• **Exercise materials**
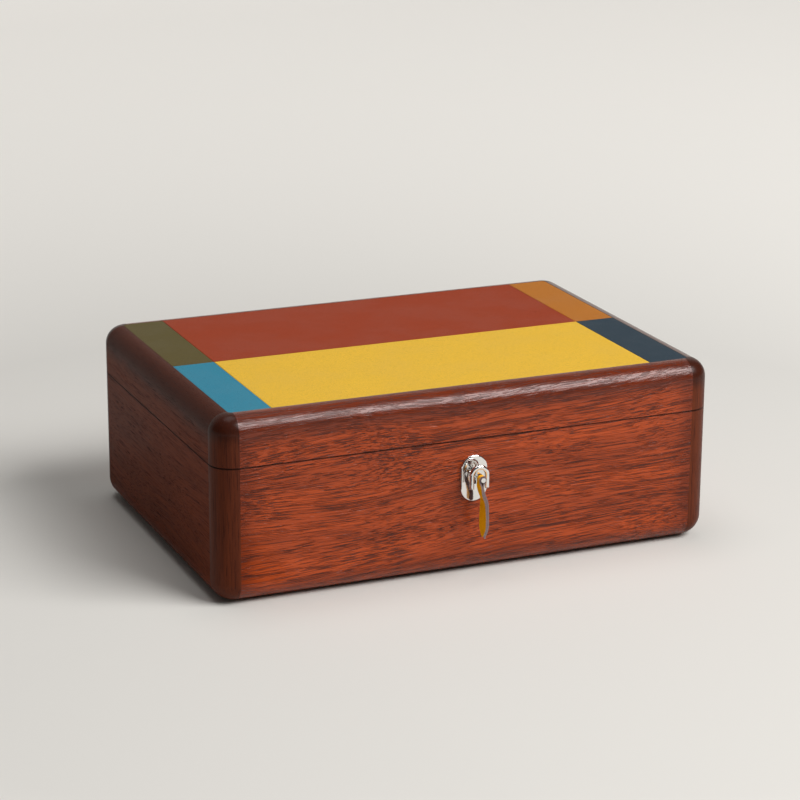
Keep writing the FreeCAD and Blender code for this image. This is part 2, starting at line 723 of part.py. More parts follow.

---

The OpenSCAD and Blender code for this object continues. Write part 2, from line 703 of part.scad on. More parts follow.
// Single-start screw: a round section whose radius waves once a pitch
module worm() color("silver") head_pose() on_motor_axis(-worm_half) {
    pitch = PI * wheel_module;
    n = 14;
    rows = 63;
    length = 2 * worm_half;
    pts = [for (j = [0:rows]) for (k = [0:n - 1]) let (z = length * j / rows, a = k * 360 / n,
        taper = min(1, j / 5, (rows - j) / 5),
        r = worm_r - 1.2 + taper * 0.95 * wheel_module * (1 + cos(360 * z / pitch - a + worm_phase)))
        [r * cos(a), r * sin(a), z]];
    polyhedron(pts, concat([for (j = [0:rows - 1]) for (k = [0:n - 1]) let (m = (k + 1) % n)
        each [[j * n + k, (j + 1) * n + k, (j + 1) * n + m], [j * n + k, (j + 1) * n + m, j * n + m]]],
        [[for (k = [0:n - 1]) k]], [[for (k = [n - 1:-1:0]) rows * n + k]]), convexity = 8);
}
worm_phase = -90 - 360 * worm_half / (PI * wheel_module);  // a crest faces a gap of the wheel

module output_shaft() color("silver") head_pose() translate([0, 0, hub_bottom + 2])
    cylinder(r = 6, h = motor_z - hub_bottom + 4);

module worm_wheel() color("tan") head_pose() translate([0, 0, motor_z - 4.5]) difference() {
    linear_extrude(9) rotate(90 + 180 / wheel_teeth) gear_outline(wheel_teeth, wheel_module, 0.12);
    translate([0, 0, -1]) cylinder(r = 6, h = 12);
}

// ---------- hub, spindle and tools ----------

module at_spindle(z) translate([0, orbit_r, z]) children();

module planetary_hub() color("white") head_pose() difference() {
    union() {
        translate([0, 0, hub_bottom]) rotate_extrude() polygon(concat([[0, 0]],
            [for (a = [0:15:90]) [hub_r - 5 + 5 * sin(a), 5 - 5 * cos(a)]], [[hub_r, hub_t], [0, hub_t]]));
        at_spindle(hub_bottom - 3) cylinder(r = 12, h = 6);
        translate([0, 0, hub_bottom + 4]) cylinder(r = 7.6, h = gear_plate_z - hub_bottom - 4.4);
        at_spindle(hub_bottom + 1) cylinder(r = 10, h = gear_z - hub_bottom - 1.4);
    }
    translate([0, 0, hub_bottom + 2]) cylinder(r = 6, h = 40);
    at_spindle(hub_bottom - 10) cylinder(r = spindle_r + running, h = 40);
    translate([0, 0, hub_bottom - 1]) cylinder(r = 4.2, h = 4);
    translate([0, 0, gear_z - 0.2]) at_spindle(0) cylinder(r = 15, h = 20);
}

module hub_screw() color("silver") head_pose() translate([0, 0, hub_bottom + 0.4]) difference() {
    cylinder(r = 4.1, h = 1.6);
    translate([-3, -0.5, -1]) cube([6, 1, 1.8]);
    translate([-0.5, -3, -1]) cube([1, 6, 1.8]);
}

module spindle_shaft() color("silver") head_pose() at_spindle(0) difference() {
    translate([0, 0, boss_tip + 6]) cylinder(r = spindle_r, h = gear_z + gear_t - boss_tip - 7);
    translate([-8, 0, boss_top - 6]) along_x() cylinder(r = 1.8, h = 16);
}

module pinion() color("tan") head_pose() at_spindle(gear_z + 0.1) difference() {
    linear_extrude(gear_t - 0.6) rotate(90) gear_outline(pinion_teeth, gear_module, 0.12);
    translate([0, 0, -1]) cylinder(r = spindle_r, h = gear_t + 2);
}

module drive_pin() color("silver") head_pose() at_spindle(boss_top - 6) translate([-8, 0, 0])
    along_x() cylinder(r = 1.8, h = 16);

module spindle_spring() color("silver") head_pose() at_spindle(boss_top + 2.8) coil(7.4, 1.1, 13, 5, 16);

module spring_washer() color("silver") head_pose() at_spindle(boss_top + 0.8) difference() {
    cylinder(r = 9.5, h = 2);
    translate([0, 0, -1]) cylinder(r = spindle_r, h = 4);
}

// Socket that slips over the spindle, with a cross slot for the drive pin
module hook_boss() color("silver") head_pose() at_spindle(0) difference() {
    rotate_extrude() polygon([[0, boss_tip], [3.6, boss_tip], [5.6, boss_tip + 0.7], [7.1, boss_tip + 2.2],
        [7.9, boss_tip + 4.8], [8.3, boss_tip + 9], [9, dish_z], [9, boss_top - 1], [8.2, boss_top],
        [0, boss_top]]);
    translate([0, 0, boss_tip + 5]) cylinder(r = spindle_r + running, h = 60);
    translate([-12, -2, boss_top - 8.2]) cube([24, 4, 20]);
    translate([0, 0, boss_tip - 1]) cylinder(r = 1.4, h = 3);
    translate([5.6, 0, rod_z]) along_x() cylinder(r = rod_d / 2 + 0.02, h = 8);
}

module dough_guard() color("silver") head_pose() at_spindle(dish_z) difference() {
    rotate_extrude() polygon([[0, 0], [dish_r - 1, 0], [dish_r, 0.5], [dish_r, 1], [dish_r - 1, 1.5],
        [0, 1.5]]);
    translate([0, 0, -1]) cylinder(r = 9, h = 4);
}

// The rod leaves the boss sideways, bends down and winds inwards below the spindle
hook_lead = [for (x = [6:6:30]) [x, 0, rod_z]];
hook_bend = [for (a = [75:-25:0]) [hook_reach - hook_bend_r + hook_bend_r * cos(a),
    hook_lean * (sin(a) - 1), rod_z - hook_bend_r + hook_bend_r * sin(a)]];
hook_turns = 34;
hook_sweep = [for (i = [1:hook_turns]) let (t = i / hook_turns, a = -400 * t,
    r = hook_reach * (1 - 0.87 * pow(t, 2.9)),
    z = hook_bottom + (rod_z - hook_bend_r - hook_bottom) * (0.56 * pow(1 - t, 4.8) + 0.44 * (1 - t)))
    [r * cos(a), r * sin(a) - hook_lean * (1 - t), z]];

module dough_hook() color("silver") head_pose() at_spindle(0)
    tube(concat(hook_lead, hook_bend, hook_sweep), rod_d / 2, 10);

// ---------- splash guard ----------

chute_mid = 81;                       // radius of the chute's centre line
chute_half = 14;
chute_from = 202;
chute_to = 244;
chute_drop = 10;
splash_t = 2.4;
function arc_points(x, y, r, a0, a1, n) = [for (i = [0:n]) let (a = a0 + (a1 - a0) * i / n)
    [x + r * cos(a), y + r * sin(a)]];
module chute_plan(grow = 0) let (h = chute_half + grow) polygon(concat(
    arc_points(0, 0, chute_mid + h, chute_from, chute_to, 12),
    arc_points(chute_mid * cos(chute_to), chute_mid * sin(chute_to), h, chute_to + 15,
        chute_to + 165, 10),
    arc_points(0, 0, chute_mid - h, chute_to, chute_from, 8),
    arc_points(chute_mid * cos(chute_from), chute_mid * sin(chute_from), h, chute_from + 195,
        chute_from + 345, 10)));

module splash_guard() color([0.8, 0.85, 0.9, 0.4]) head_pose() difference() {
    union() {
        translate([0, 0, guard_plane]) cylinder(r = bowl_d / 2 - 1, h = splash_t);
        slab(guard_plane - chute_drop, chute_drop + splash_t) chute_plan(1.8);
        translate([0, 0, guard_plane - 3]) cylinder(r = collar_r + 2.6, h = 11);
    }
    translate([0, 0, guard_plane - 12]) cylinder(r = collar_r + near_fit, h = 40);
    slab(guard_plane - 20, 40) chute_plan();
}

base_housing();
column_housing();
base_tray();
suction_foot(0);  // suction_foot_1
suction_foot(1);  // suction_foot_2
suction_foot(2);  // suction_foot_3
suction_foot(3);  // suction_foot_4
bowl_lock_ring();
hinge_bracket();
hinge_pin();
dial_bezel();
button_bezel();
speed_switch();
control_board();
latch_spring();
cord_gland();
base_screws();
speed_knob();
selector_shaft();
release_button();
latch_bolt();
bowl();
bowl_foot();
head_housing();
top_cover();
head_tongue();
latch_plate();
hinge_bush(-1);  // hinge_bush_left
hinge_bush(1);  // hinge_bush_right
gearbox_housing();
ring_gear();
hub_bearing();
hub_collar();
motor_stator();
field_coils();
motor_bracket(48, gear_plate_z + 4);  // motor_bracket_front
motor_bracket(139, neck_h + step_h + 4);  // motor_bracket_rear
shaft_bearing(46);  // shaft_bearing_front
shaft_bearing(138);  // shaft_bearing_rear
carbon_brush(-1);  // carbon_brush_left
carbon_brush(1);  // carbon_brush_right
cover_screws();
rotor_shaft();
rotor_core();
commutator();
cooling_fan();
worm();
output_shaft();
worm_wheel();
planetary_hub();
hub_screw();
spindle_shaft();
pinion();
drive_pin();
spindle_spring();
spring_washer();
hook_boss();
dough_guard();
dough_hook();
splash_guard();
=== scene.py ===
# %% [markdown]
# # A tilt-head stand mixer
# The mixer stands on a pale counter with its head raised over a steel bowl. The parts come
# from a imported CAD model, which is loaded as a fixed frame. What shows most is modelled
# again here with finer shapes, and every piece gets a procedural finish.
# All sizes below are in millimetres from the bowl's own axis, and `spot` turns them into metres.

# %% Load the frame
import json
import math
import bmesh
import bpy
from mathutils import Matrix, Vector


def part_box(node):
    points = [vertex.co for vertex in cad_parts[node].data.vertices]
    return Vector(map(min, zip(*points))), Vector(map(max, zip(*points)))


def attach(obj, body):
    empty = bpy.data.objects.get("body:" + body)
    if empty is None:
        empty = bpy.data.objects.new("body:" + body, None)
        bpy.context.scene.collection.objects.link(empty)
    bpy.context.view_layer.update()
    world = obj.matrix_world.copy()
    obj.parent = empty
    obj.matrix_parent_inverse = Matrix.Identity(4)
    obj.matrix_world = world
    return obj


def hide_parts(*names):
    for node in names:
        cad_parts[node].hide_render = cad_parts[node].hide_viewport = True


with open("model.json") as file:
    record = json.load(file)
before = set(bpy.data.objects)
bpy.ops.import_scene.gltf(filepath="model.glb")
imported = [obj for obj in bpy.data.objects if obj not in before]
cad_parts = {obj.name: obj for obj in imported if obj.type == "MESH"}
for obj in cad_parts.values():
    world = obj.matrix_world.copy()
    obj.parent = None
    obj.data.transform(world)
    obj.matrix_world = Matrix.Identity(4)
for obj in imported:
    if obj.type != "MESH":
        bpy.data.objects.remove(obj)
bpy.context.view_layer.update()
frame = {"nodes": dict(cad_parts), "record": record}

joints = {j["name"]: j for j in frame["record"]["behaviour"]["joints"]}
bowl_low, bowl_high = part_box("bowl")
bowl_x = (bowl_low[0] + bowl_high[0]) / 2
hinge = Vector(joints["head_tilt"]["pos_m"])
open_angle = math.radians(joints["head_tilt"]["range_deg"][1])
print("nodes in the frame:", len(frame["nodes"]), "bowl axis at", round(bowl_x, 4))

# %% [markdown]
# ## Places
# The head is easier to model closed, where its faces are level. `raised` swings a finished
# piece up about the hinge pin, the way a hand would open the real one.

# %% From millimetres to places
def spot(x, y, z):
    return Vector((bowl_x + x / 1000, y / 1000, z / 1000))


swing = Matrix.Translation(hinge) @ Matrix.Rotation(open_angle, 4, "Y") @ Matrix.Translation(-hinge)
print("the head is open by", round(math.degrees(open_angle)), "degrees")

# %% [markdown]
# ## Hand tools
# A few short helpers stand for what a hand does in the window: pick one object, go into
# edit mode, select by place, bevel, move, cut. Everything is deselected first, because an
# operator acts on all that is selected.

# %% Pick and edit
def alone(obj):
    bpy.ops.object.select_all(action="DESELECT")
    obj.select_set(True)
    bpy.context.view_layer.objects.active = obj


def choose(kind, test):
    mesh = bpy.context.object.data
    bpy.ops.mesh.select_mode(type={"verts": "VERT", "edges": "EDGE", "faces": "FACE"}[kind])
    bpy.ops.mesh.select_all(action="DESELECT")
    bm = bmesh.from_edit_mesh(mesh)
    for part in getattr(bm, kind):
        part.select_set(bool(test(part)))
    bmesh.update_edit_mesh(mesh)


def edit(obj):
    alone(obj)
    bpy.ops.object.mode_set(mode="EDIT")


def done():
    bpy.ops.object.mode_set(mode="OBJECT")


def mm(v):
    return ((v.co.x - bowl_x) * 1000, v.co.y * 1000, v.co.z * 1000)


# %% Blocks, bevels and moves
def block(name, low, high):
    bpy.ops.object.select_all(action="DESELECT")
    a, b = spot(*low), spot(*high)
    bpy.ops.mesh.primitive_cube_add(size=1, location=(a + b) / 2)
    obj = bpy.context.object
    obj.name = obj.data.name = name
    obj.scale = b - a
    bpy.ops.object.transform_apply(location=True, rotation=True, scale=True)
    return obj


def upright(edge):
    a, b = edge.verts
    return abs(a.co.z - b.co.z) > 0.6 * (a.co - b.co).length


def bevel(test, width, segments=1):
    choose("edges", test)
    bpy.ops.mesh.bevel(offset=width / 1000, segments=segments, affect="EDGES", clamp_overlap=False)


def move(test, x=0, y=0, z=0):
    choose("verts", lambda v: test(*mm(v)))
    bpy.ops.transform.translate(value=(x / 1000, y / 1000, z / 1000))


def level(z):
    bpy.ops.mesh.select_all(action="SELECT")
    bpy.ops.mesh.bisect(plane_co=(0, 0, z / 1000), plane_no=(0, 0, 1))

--

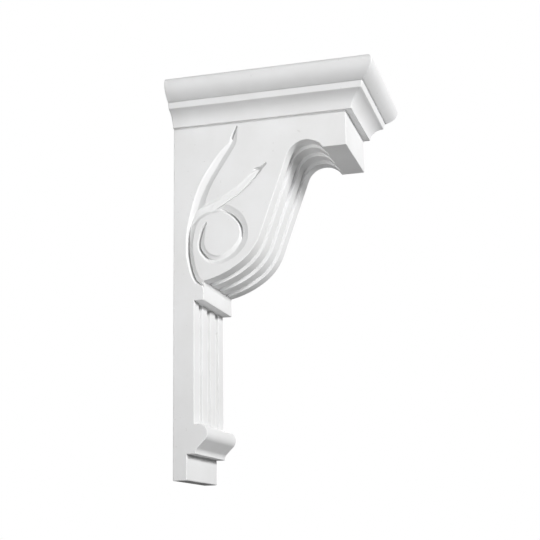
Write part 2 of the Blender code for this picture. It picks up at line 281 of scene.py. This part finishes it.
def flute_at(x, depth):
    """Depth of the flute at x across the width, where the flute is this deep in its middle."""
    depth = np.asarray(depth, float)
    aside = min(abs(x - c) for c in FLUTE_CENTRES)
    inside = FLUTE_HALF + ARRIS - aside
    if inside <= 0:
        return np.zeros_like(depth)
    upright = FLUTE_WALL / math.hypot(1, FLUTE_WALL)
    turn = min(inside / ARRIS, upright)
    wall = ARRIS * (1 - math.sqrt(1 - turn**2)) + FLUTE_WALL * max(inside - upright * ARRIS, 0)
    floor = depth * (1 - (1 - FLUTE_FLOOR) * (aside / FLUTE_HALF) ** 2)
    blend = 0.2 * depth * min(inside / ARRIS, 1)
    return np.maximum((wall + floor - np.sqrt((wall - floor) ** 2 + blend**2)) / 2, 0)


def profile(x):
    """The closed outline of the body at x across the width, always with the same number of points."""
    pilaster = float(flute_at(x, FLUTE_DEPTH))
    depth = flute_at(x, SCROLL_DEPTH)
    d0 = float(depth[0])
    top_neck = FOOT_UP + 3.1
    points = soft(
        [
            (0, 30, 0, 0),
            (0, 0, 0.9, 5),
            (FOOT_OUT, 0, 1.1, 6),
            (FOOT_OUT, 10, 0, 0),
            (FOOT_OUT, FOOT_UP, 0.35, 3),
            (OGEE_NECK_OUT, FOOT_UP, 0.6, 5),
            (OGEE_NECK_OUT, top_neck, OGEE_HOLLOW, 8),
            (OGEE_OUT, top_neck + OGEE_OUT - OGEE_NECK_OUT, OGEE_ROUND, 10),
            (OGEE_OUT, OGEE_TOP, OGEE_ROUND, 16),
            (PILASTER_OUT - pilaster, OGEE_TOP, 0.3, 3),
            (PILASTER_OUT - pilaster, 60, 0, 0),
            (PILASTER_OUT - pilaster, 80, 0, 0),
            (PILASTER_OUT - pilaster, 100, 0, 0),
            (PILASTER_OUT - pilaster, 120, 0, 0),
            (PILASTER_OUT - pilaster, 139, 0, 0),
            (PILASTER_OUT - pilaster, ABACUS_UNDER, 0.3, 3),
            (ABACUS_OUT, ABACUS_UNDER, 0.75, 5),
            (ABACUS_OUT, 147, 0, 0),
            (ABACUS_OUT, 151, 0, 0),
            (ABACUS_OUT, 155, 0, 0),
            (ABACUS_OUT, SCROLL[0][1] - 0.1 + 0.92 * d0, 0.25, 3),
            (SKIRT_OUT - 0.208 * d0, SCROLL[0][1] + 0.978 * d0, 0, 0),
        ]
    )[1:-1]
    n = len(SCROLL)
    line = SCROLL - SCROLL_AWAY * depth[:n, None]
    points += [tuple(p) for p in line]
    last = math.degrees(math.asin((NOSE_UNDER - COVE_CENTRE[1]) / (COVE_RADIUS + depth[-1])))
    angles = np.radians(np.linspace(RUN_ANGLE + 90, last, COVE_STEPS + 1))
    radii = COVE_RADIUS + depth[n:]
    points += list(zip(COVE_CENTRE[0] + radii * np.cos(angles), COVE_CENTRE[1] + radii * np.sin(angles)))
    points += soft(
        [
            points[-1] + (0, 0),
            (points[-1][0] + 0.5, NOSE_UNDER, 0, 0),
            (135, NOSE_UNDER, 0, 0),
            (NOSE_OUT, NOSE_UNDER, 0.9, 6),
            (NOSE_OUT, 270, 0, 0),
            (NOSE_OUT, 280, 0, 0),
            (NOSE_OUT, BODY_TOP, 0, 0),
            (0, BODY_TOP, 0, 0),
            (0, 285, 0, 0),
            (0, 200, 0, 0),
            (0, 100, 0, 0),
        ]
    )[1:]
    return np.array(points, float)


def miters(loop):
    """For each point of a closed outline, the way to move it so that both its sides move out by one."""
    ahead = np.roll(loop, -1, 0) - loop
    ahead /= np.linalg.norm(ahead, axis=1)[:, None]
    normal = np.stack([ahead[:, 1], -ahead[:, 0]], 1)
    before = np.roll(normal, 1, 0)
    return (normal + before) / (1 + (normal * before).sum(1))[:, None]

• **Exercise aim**
Extract from the listing above the lines between the line containing "bowl_foot();" and the line containing "zip(*points))), Vector(map(max, zip(*points)))", keeping both of those lines. Output nothing else.

• **Exercise response**
bowl_foot();
head_housing();
top_cover();
head_tongue();
latch_plate();
hinge_bush(-1);  // hinge_bush_left
hinge_bush(1);  // hinge_bush_right
gearbox_housing();
ring_gear();
hub_bearing();
hub_collar();
motor_stator();
field_coils();
motor_bracket(48, gear_plate_z + 4);  // motor_bracket_front
motor_bracket(139, neck_h + step_h + 4);  // motor_bracket_rear
shaft_bearing(46);  // shaft_bearing_front
shaft_bearing(138);  // shaft_bearing_rear
carbon_brush(-1);  // carbon_brush_left
carbon_brush(1);  // carbon_brush_right
cover_screws();
rotor_shaft();
rotor_core();
commutator();
cooling_fan();
worm();
output_shaft();
worm_wheel();
planetary_hub();
hub_screw();
spindle_shaft();
pinion();
drive_pin();
spindle_spring();
spring_washer();
hook_boss();
dough_guard();
dough_hook();
splash_guard();
=== scene.py ===
# %% [markdown]
# # A tilt-head stand mixer
# The mixer stands on a pale counter with its head raised over a steel bowl. The parts come
# from a imported CAD model, which is loaded as a fixed frame. What shows most is modelled
# again here with finer shapes, and every piece gets a procedural finish.
# All sizes below are in millimetres from the bowl's own axis, and `spot` turns them into metres.

# %% Load the frame
import json
import math
import bmesh
import bpy
from mathutils import Matrix, Vector


def part_box(node):
    points = [vertex.co for vertex in cad_parts[node].data.vertices]
    return Vector(map(min, zip(*points))), Vector(map(max, zip(*points)))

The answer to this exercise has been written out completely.